Dá o play e curte aí:

O “Enxugando Gelo” está completando 15 anos. Quando você o lançou imaginava que ele se tornaria um clássico?
Eu não imaginava. A ideia era fazer um disco desabafo e não fazia ideia nem se as pessoas iam parar de ouvir o som e acharem que eu fiquei louco, mas eu precisava fazer, senti uma necessidade brutal de fazer e não imaginava que ele seria um marco pra tanta gente. Muita gente importante me fala da importância deste disco em termos de som, de pensamento, de filosofia desde um pouco depois de que ele foi lançado. Eu fico feliz demais, graças a Deus ele é um disco muito louco. Ele demorou três anos para pegar no Brasil e em menos de seis meses já tava rolando forte na Europa, porque a gente ficou indo direto pra lá em shows grandes, com mais de 1500 pagantes e o auge foi em 2010 no SWU.

Uma década e meia depois ainda continuamos enxugando gelo e dançando feito patos?
Enxugar gelo e dançar essa dança são esportes praticados aqui de forma convicta. Não tem muito jeito, a galera segue na mesma.

Enxugando Gelo

Fazendo aquela média clássica entre a Lei de Murphy e a Teoria do Caos, o que mudou nestes 15 anos?
Cara, tecnologicamente o mundo avançou, teve um monte de coisa acontecendo, muita música boa, mas também teve um retrocesso, um retrocesso mental. Eu não entendo direito, as pessoas deram uma queda no Q.I. A corda fica puxando dos dois lados, é um cabo de guerra eterno. De um lado tem uma quantidade brutal de avanço em ciência e tecnologia. Há avanço na ciência popular, tem gente fazendo coisas maravilhosas e brigando com gigantes, como os agricultores orgânicos, por exemplo, que tá gigante. Assim como a Monsanto está gigante. Esse cabo de guerra está em todas as áreas.

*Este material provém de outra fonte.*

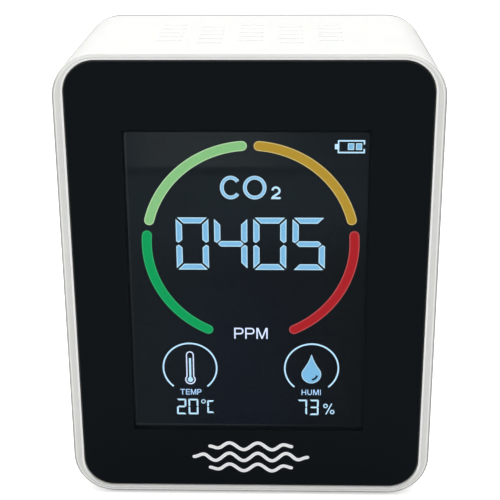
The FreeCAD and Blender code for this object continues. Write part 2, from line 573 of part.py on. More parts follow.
# ---------------------------------------------------------------- connectors and wires
BATTERY_PLUG = (-15.5, 12.5)    # x, y on the charger board
LOWER_PLUG = (13.0, 1.5)        # x, y on the charger board
UPPER_PLUG = (17.5, 22.5)       # x, z on the main board
BATTERY_PLUG_TOP, HARNESS_PLUG_TOP = 6.8, 6.2       # above the board
WIRE_GAP = 0.01                 # between a plug and the wires that leave it
LEAD_X = -CELL_W / 2 + 1.7      # where the battery leads meet the protection board


def socket(block, width, depth, height, base, place):
    """Open-topped box standing on a board; block sets the direction it stands in."""
    return block(width, depth, base, base + height, *place).cut(
        block(width - 1.2, depth - 1.2, base + 1.0, base + height + OVER, *place))


def tube(points, radius, start_direction, end_direction):
    """Round wire swept through points."""
    curve = Part.BSplineCurve()
    curve.interpolate(Points=points, InitialTangent=Vector(*start_direction),
                      FinalTangent=Vector(*end_direction))
    start = curve.tangent(curve.FirstParameter)[0]
    profile = Part.Wire([Part.makeCircle(radius, points[0], start)])
    return Part.Wire([curve.toShape()]).makePipeShell([profile], True, True)


def harness_wire(k):
    x = (k - 1.5) * 1.5
    sag = 0.5 if k % 2 else 0.0
    rise = HARNESS_PLUG_TOP + WIRE_GAP
    start = Vector(LOWER_PLUG[0] + x, LOWER_PLUG[1], CHARGER_Z1 + rise)
    end = Vector(UPPER_PLUG[0] + x, BOARD_Y1 + rise, UPPER_PLUG[1])
    points = [start, start + Vector(0.3, 0.3 + sag, 2.6), end + Vector(-0.6, 4.0 + sag, -1.6), end]
    return tube(points, 0.42, (0, 0, 1), (0, -1, 0))


def battery_lead(near_plug, near_cell):
    """Wire through points given as offsets from the plug's foot, then from the cell's front."""
    plug = Vector(*BATTERY_PLUG, CHARGER_Z1)
    pad = Vector(LEAD_X, CELL_Y0, CELL_Z)
    points = [plug + Vector(*p) for p in near_plug] + [pad + Vector(*p) for p in near_cell]
    return tube(points, 0.5, (0, 0, 1), (0, 1, 0))


save("battery_socket", socket(block_z, 6.4, 4.8, 5.0, CHARGER_Z1, BATTERY_PLUG))
save("battery_plug", block_z(5.0, 3.4, CHARGER_Z1 + 1.1, CHARGER_Z1 + BATTERY_PLUG_TOP,
                             *BATTERY_PLUG))
for name, block, base, place in (("lower", block_z, CHARGER_Z1, LOWER_PLUG),
                                 ("upper", block_y, BOARD_Y1, UPPER_PLUG)):
    save("harness_" + name + "_socket", socket(block, 8.6, 4.4, 4.6, base, place))
    save("harness_" + name + "_plug",
         block(7.2, 3.0, base + 1.1, base + HARNESS_PLUG_TOP, *place))
save("harness_wires", *[harness_wire(k) for k in range(4)])
lead_z = BATTERY_PLUG_TOP + WIRE_GAP
save("battery_lead_negative", battery_lead(
    [(-0.9, 0, lead_z), (-1.4, -0.5, 10.5)],
    [(1.9, -2.0, -17.0), (0, -2.2, -11.5), (0, 1.19, -9.0)]))
save("battery_lead_positive", battery_lead(
    [(0.9, 0, lead_z), (0.7, -1.2, 11.5)],
    [(3.8, -4.2, -15.0), (0.2, -3.8, -7.0), (0, 1.19, -4.0)]))


# ---------------------------------------------------------------- rear cover
def in_cavity(margin, y0, y1):
    """Plate that fills the housing's cavity but for a margin all round."""
    return rounded_y(INNER_W - 2 * margin, INNER_H - 2 * margin, INNER_R - margin,
                     y0, y1, 0, MID_Z)


def cover_body():
    y_root = COVER_Y0 + 0.2
    plate = in_cavity(0.1 - COVER_STEP, COVER_Y0, REAR_Y)
    plate = plate.makeFillet(0.3, edges_at(plate, REAR_Y))
    lip = in_cavity(0.15, LIP_Y, y_root).cut(
        in_cavity(0.15 + LIP_T, LIP_Y - OVER, y_root + OVER))
    # the screw posts stay inside the lip's outline
    posts = [cyl_y(COVER_BOSS_R, LIP_Y, y_root, x, z).common(
        in_cavity(0.15, LIP_Y - OVER, COVER_Y0 + OVER)) for x, z in COVER_SCREWS]
    # low walls that cradle the battery
    cradle_y = COVER_Y0 - 4.5
    cradle = [block_y(38.0, 1.2, cradle_y, y_root, 1.0, CELL_Z + side * (CELL_H / 2 + 0.9))
              for side in SIDES]
    cradle.append(box(CELL_W / 2 + 0.3, CELL_W / 2 + 1.5, cradle_y, y_root,
                      CELL_Z - 11, CELL_Z + 11))
    # pair of ribs either side of the button's key
    key_ribs = [box(BUTTON_X + side * 0.92, BUTTON_X + side * 1.72, COVER_Y0 - 1.6, y_root,
                    BUTTON_Z + 4.7, BUTTON_Z + 6.3) for side in SIDES]
    return fuse([plate, lip] + posts + cradle + key_ribs)


def rear_cover():
    y_out = REAR_Y + OVER
    tools = []
    for x, z in COVER_SCREWS:
        tools.append(cyl_y(1.4, LIP_Y - OVER, y_out, x, z))
        tools.append(cyl_y(2.7, COVER_SCREW_SEAT, y_out, x, z))
    for x, z in vent_centres(SENSOR_Z - 2 * ROW_PITCH, ROW_PITCH / 2):
        tools.append(rounded_y(SLOT_L, SLOT_W, SLOT_R, COVER_Y0 - OVER, y_out, x, z))
    # inlet cut-out with a shallow lead-in
    for grow, trim, y in ((0.4, 0.02, COVER_Y0 - 3), (2.6, 0.05, REAR_Y - 0.6)):
        tools.append(rounded_y(PORT_W + grow, PORT_H + grow, (PORT_H + grow) / 2 - trim,
                               y, y_out, PORT_X, PORT_Z))
    # button hole in a shallow dish
    tools.append(cyl_y(BUTTON_R + 0.1, COVER_Y0 - OVER, y_out, *BUTTON))
    tools.append(Part.makeCone(BUTTON_R + 0.1, BUTTON_R + 1.3, 0.6,
                               Vector(BUTTON_X, REAR_Y - 0.6, BUTTON_Z), Vector(0, 1, 0)))
    return cut(cover_body(), tools)


def power_button():
    """Cap flush with the rear face, flange, key that stops it turning, and stem."""
    flange_y0, flange_y1 = COVER_Y0 - 0.85, COVER_Y0 - 0.05
    cap = cyl_y(BUTTON_R, flange_y0 + 0.1, REAR_Y, *BUTTON)
    cap = cap.makeFillet(0.5, edges_at(cap, REAR_Y))
    flange = cyl_y(BUTTON_R + 1.0, flange_y0, flange_y1, *BUTTON)
    key = box(BUTTON_X - 0.82, BUTTON_X + 0.82, flange_y0, flange_y1,
              BUTTON_Z + 3.5, BUTTON_Z + 5.9)
    stem = cyl_y(1.5, PLUNGER_Y1 + 0.02, flange_y0 + 0.1, *BUTTON)
    # the face is dished by a large sphere
    dish_r, dish_depth = 14.0, 0.25
    dish = Part.makeSphere(dish_r, Vector(BUTTON_X, REAR_Y + dish_r - dish_depth, BUTTON_Z))
    return fuse([cap, flange, key, stem]).cut(dish)


save("rear_cover", rear_cover())
save("power_button", power_button())


# ---------------------------------------------------------------- fasteners and feet
def screw(axis, place, seat, head_r, head_h, shank_r, length, cross):
    """Cross-head screw entering against +axis; those along Y have a tapered tip."""
    cylinder, block = (cyl_y, block_y) if axis == "Y" else (cyl_z, block_z)
    tip = 0.8 if axis == "Y" else 0
    top = seat + head_h
    head = cylinder(head_r, seat, top, *place)
    head = head.makeFillet(head_h * 0.45, edges_at(head, top, axis))
    solids = [head, cylinder(shank_r, seat - length + tip, seat + 0.1, *place)]
    if tip:
        end = Vector(place[0], seat - length, place[1])
        solids.append(Part.makeCone(0.3, shank_r, tip, end, Vector(0, 1, 0)))
    recess = [block(*size, top - head_h * 0.6, top + OVER, *place)
              for size in ((cross, cross * 0.24), (cross * 0.24, cross))]
    return cut(fuse(solids), recess)


def rubber_foot(x, y):
    foot = cyl_z(FOOT_R, 0.0, FOOT_T, x, y)
    return foot.makeFillet(0.3, edges_at(foot, 0.0, "Z"))


SMALL_HEAD = dict(head_r=1.9, head_h=1.3, shank_r=0.95, cross=2.2)
save("rear_cover_screws", *[
    screw("Y", place, COVER_SCREW_SEAT, head_r=2.45, head_h=1.5, shank_r=1.2, length=10.0,
          cross=2.9) for place in COVER_SCREWS])
save("main_board_screws", *[
    screw("Y", place, BOARD_Y1, length=6.0, **SMALL_HEAD) for place in BOARD_SCREWS])
save("charger_board_screws", *[
    screw("Z", place, CHARGER_Z1, length=4.4, **SMALL_HEAD) for place in CHARGER_SCREWS])
save("rubber_feet", *[rubber_foot(x, y) for x, y in FEET])
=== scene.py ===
"""Desktop CO2 monitor: white housing, dark lens with a lit segment display, electronics inside.

It stands on the floor (z = 0). Materials and flat artwork work in millimetres.
"""

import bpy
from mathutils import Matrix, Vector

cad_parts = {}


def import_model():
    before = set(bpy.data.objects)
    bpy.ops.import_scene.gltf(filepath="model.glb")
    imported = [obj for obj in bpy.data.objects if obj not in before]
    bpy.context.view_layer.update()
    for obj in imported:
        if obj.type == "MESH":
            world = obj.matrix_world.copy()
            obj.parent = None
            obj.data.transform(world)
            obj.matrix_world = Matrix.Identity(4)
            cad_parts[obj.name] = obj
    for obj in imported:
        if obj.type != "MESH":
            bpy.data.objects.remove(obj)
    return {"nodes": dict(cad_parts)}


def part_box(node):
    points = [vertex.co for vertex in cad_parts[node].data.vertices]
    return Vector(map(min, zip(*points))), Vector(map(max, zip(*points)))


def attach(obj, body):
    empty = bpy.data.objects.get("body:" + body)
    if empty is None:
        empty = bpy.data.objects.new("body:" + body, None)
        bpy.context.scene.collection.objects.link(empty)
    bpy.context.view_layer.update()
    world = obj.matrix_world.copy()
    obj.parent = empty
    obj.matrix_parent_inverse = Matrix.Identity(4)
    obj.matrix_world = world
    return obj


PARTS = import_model()["nodes"]

import math
from functools import cached_property

import bpy
import bmesh
from mathutils import Matrix, Vector

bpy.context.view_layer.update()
MM = 0.001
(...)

BNegão & Os Seletores de Frequência
BNegão & Os Seletores de Frequência em 2003, à época do lançamento de “Enxugando Gelo”: um dos álbuns contemporâneos mais clássicos do Brasil

Como rolou na época a parceria com o Sabotage em Dorobô? Qual era a brisa com o Japão?
Eu conheci o Sabotage entrando num Free Jazz, em São Paulo. Eu tinha ouvido falar pra caramba do cara, todos os amigos, gente de várias áreas dentro do próprio rap, falavam que ele era sensacional. Ele conhecia geral do Planet [Hemp], das minhas rimas, as rimas do Gustavo [Black Alien] e nessa época a gente começou a fazer um monte de show juntos com o Instituto e ficamos amigos. Ele cismou com esse lance do Japão, de cultura oriental. Ele tinha uma ideia na cabeça e fez uma mistura danada na rima dele com Coreia, Japão, China, a porra toda. E eu tinha acabado de voltar do Japão e tava com isso muito fresco na cabeça. É um país que eu tenho alguma coisa ali, com certeza já vivi numa outra vida, porque eu tenho uma ligação forte. Quando fui lá fiquei duas semanas como se estivesse em casa, andando sozinho com um dicionariozinho que eu tinha comprado e conseguindo me comunicar, conseguindo fazer as coisas. Eu fico querendo voltar. E quando o Sabota gravou, o Tejo [Damasceno] já tinha feito algumas coisas com lance oriental a base e isso também deve ter puxado o Sabota. Acabou sendo uma das últimas gravações dele. É o Maurinho, mestraço, irmão e lenda.

Você considera o “Enxugando Gelo” um álbum de quê?
É o álbum da minha vida. É a parada que mais me define sonoramente, em termos de letra, em termos de tudo.